8:00- *dries off sweat*

8:08- Rejoice that I’m going back to a country where healthy, bread-free options are offered at every turn and at a decent price.

8:20- Half-hour of free wifi won’t connect. I hate airports.

8:35- Cave and pay three euros for 15 minutes of internet on one of those little booth computers, just so I can message my mum to tell her I’m still alive.


8:50- Time’s up. Now what?

8:51- Wander into the abyss of wifi-less territory in total misery.

8:53- Collapse on the ground at the gate. I’ll just lay here in my own tears until we board.

9:20- Try, to no avail, to spot my suitcases getting loaded into the plane. Man, I feel badly for whoever had to lift those. I hope they didn’t inspect them out of spite, because they definitely wouldn’t have been able to zip them back up.

9:34- Why are people lining up already? YOU HAVE ASSIGNED SEATS.

9:40- Boarding!!!!1

9:40- I’m leaving.

9:40- I REFUSE

9:53- This is not real.

10:05- Take-off.

10:11 *comatose*

11:00- “Welcome to Dublin airport AKA heaven on earth. Here’s the best wifi you’ll ever use!”

1:05- On my fourth episode of Portlandia, accompanied by copious amounts of chocolate and wifi that, no matter how much I use it, won’t expire. Do I have to get on the plane to Toronto?

1:20- I should probably get in line to board.

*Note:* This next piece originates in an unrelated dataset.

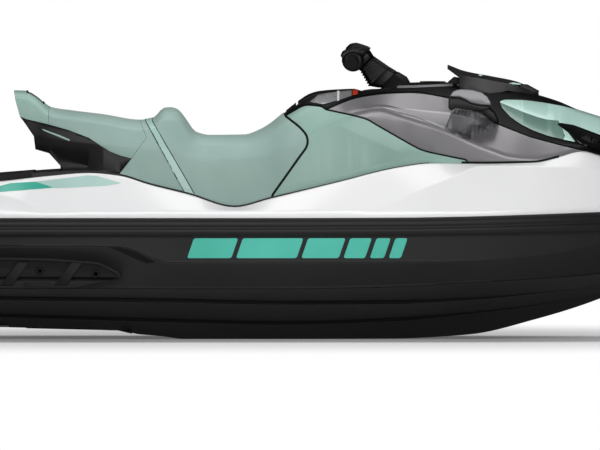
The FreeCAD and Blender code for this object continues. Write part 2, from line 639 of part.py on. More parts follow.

1:33- There’s no one in the seat beside me. *PLEASE, NOBODY SIT HERE*


1:45- Doors are closed. Seat beside me is still empty. Assume fetal position across two seats.

1:50- *comatose*

4:04- Pre-ordering a gluten-free meal was a good idea. Eating half an hour before everybody else. HA, SUCKAAAAS!

4:30- *comatose*

4:00 (Back in EST)- *Wow, I really wish I could take a cute photo of the CN Tower out of the airplane window. Too bad I’m on the wrong side of the plane…*

4:25- *scans passport into Customs machine* *error message* *repeats 3 times before a tired employee comes over to help*

4:34- Suitcases are the first onto the belt. Probably because they were so heavy. Oh look, both of my luggage tags are gone. Airport staff are totally going to send me hate mail for having such heavy bags…

4:39- Mum’s crying.

4:45- Dad forgot where he parked the car.